More interesting is the notion that the goblins draw some kind of power from coincidences and luck – even bad luck, which is why they keep arranging these accidents – which harks back a couple of weeks to Fourteen invoking superstition at the edge of the universe. The fact that they’re presented as “just” goblins, not warmongering aliens from the Goblonian Empire or something, suggests the show’s going to be quite comfortable drawing on fantasy elements – not that that means much in a mythos where we’ve met quantum-locked stone assassins, evil fairies, parasite stars that feed on stories, forests that pop-up overnight to save the world… oh, and the moon’s still an egg.
Drawing Ruby into their web of coincidence has given the goblins the opportunity to swoop in on a skyship and make off with Lulubelle. Ruby gives chase, so does the Doctor, and thanks to the Doctor’s new ‘intelligent gloves’ (he said mavity!) they’re able to board the goblins’ vessel, and we get a great scene of Fifteen working out how the ship works pretty much from first principles.
Now, fans of Labyrinth will already know that goblin kings have a penchant for kidnapping babies and then celebrating the occasion with an upbeat musical number.
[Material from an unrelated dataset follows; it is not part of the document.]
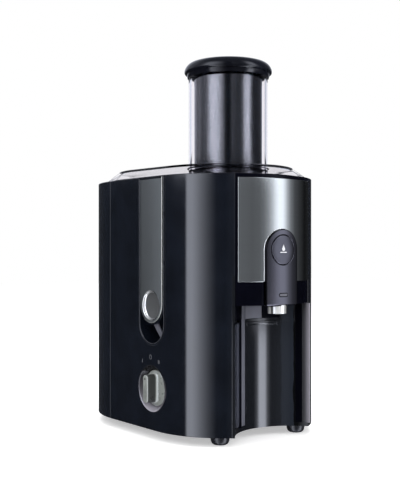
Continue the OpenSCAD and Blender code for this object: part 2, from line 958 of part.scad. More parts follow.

Fans of The Hobbit, on the other hand, will know these aren’t always a good idea. We’ve had several songs in Doctor Who Christmas specials by now, of course, and the tune here is catchy, even if the lyrics are a bit on the simple side. This is the first time the Doctor and companion have ever joined in with the performance, mind you, and a full musical episode feels inevitable now. (I mean, if even Star Trek’s taken the plunge…)
Escaping with Lulubelle now that the he’s learned the vocabulary of rope – love that line – the Doctor and Ruby return to the ground, but we’re only at the halfway mark, so the goblins surely have more tricks up their sleeves. While meeting Carla and Cherry, the Doctor learns that Ruby was fostered and has no idea where she came from – both traits she and the Doctor have in common. As Carla remarks, that’s a huge coincidence…
Huge enough, it turns out, for the goblins to not just spirit Ruby away but also to wipe her from existence, as reality changes around the Doctor and he realises the goblin ship has bimbled back in time and claimed her when she was a baby. That’s no problem for a man with a TARDIS, of course, and the Doctor is able to use his intelligent gloves in heavy mode to drag the ship down onto the spire of the church, impaling the goblin king and presumably sending the other goblins back to wherever it was they came from.
I have two issues with this scene. The intelligent gloves being this powerful seems a bit too Tony Stark for me. I had similar concerns about Fourteen’s sonic screwdriver being able to throw up forcefields – can the Doctor now just have what amounts to super-strength whenever it’s required, or are these gloves another one-off gizmo that we’ll never see again?
My second gripe brings me back to how the goblins are handled. For all his talk of “no second chances”, we’ve always seen the Doctor show mercy, even to his worst enemies. He allowed the Sycorax to leave Earth in peace on Christmas Day. He was willing to sacrifice himself if it meant giving the Sontarans in “The Poison Sky” a chance to surrender. The goblin king got no such warning. Yes, the Doctor kills, but hardly ever in cold blood.
With baby Ruby saved, the timeline’s restored and adult Ruby begins to put it all together, realising that the Doctor must be a time traveller and racing after him. She’s ultimately ushered into the TARDIS by the enigmatic Mrs. Flood, who soon reveals she knows far more than she should, and we’re off into time and space! Well, we will be next year.
We’re left with plenty of questions to chew on in the meantime. For one thing, who was the hooded woman? My gut reaction was that it would turn out to be Ruby herself completing some kind of closed-loop paradox, especially since the character’s uncredited, but the Doctor did name the figure as Ruby’s mother and I’m not sure we’re due another “Impossible Girl” scenario so soon. Now that she’s got a friend with a time machine, it’s certainly a moment Ruby herself is going to want to visit. Mrs. Flood could be anyone from Ruby’s future self to the Meddling Monk, so we’ll just have to wait and see.
As for the Fifteenth Doctor, he’s as fresh as I hoped he might be. He’s still definitely the Doctor, but he doesn’t feel like a kit-bash of old Doctor traits being embodied by a new actor. He also doesn’t seem to have a catchphrase, which is a welcome change. Gatwa’s performance, the Doctor on the dance floor and the frequent costume changes that have been teased suggest that this regeneration may be less about stamping his personality on any given situation with an “Allons-y!” or a big speech, and more about immersing himself in what’s around him.
Ruby, similarly, is cut from companion cloth, but despite their similar ages, she’s more than just the new Rose Tyler. She’s got mates, she’s got hobbies, and despite clearly loving her foster family very much, the circumstances of her past are still haunting her and motivating her in equal measure, giving her a drive Rose lacked until she met the Doctor. A particular highlight for me was watching Millie Gibson wordlessly processing the truth about the TARDIS and the adventure she’s about to embark on before choosing to step back inside.
The goblins, then, remain the least-satisfying part of this episode, but it’s pretty obvious that they’re supposed to be treated as a problem to solve rather than villains to care about. Our focus is meant to be on the human characters (plus one Time Lord), their relationships, and the forming of a friendship that will light up our screens for many episodes to come. That, happily, is something “The Church on Ruby Road” accomplishes with aplomb.
“The Church on Ruby Road” is available to stream now on BBC iPlayer in the UK and on Disney+ around the world.